There are a series of online learning modules on how to evaluate different types of research from the Canadian National Collaborative Centre on Methods and Tools (catchy name right?)
posted by Gor-ella at 10:17 AM on May 5

Lots of good advice above. You need to read a LOT about a subfield (and the background and basic courses that lead up to 'expertise' in the subfield) before you can seriously critically think about it.

I agree with griseus about horrible communication in papers/posters.
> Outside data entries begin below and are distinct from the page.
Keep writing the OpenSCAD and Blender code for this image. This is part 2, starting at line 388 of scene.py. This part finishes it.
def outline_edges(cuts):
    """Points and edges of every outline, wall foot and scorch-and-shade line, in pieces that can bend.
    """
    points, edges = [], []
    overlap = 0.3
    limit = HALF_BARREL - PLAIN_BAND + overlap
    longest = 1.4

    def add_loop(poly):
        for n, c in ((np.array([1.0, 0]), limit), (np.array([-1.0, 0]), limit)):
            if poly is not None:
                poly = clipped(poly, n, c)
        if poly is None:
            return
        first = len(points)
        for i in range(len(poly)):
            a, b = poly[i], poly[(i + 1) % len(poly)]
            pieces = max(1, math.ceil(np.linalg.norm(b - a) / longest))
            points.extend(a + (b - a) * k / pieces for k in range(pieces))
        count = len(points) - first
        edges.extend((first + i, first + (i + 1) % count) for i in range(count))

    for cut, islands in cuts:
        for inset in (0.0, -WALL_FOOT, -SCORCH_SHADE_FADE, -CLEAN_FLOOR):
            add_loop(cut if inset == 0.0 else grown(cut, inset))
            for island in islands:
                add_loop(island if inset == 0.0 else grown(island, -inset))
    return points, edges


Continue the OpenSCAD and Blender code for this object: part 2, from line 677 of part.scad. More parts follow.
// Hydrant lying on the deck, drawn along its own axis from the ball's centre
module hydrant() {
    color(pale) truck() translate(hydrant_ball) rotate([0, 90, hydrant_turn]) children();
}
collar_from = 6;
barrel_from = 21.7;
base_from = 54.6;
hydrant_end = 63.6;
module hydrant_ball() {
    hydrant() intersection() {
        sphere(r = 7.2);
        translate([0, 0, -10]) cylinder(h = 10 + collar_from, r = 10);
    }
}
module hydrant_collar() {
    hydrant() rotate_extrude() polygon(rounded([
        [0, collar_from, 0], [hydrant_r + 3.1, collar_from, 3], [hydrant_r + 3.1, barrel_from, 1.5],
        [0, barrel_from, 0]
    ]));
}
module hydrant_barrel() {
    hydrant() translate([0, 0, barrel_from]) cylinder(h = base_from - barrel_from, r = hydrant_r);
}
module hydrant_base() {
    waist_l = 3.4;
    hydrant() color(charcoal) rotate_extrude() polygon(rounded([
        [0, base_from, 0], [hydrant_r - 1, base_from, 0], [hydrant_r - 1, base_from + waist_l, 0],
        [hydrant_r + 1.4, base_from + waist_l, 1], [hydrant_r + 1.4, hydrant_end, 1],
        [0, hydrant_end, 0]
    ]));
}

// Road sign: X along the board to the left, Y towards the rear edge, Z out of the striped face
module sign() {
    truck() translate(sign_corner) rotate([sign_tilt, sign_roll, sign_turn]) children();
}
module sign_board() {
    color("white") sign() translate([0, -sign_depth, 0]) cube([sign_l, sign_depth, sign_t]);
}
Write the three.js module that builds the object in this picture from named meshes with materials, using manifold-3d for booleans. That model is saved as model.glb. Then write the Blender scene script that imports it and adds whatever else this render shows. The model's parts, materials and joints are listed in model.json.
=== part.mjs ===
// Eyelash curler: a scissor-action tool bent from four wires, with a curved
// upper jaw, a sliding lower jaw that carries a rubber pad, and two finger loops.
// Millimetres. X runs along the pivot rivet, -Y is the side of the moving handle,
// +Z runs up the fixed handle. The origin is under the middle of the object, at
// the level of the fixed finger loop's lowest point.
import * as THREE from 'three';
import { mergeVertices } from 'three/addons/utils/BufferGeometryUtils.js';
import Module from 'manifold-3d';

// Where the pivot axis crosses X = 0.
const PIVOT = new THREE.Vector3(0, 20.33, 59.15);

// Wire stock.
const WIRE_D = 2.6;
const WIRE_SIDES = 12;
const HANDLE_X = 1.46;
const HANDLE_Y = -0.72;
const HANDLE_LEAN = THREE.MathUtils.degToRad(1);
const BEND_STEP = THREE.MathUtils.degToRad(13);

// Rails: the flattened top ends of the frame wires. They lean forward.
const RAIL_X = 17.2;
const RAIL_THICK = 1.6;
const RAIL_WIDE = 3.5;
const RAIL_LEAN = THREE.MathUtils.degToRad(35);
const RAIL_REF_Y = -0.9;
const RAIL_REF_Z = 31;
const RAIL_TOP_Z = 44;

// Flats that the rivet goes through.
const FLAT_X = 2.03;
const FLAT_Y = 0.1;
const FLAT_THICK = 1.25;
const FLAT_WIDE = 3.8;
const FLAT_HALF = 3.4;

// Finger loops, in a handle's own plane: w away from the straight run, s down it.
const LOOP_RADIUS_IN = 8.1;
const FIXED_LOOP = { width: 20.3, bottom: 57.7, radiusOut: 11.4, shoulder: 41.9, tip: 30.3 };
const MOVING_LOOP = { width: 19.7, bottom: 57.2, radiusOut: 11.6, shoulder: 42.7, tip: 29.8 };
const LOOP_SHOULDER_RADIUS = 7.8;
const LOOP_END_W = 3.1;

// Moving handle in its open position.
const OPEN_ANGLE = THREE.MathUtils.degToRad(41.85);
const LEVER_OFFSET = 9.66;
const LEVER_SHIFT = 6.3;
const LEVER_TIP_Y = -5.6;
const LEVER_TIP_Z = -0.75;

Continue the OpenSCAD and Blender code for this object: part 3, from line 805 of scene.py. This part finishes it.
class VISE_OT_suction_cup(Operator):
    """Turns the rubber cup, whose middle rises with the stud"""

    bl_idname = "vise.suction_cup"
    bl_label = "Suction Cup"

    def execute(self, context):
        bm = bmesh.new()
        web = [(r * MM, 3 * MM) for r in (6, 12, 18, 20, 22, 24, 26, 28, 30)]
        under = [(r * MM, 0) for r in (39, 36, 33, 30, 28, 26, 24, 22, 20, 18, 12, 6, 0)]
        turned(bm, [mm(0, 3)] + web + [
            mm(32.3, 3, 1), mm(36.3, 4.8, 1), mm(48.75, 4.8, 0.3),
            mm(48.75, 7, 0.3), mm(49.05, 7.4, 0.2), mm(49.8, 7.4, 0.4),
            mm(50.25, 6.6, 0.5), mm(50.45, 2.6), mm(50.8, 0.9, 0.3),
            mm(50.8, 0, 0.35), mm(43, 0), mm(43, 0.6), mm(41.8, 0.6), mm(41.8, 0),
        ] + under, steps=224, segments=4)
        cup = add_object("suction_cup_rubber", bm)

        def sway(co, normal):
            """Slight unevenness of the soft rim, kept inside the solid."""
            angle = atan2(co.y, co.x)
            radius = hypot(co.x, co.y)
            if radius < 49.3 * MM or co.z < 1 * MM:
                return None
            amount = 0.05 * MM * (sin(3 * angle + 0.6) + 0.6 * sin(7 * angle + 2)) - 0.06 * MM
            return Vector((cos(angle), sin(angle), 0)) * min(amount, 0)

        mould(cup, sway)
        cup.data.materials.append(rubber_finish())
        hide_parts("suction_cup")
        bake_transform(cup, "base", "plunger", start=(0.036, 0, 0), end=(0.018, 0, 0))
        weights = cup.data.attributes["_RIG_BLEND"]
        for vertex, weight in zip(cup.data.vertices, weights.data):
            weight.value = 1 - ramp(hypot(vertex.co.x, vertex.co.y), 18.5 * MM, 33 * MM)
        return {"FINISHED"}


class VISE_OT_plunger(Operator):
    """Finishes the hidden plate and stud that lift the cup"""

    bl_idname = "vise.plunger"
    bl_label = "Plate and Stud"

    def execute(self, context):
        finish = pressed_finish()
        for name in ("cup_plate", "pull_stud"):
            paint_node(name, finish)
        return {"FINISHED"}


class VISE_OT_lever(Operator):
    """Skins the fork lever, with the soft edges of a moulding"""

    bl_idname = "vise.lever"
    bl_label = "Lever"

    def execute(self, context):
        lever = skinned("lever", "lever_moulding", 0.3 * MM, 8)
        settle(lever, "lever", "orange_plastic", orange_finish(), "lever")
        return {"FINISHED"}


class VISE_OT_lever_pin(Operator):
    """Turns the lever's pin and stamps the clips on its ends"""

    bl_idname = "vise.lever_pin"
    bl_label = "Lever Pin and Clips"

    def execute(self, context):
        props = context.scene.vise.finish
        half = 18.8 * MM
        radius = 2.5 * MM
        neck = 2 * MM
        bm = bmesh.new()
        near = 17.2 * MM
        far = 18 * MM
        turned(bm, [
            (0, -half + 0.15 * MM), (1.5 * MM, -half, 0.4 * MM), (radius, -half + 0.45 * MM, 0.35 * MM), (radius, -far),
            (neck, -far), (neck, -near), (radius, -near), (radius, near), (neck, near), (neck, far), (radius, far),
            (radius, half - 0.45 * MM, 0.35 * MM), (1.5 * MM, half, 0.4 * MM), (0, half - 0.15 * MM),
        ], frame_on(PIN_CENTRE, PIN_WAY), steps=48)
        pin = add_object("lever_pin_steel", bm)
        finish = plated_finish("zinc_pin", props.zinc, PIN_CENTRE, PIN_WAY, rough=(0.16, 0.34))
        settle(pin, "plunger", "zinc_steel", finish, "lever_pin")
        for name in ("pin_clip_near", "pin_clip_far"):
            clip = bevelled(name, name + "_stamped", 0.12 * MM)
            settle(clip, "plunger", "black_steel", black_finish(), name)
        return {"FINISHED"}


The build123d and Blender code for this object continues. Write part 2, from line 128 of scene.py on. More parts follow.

HOWEVER, becuase of these communication problems., one trap to avoid is the following: When a paper is presented in an engaging style, or particularly clearly (I'm looking at you, science-popularizers!), or in a way that appeals to your prejudices, it can shut down your critical thinking skills because it All Seems To Make Sense and It Looks So Good.

One quick test for whether you understand the work is as follows:

If the paper/presentation asserts "If datum X is observed then this supports conclusion Y", then ask yourself the following questions:

Would you agree with the below statements if they presented them with the same panache?

"If datum X is NOT observed, then this supports conclusion Y."
"If datum X is observed, then this supports the opposite of conclusion Y"

If you can't differentiate these three cases, then you don't understand the work enough to critically evaluate it.

I catch myself out all the time using these tests from presentations that appear to be "good"....
posted by lalochezia at 10:21 AM on May 5

Taking a different tack, some overlap with this thread.

In many fields, statistics are important but poorly grasped, leading to very flawed papers and "established" wisdom. Master stats.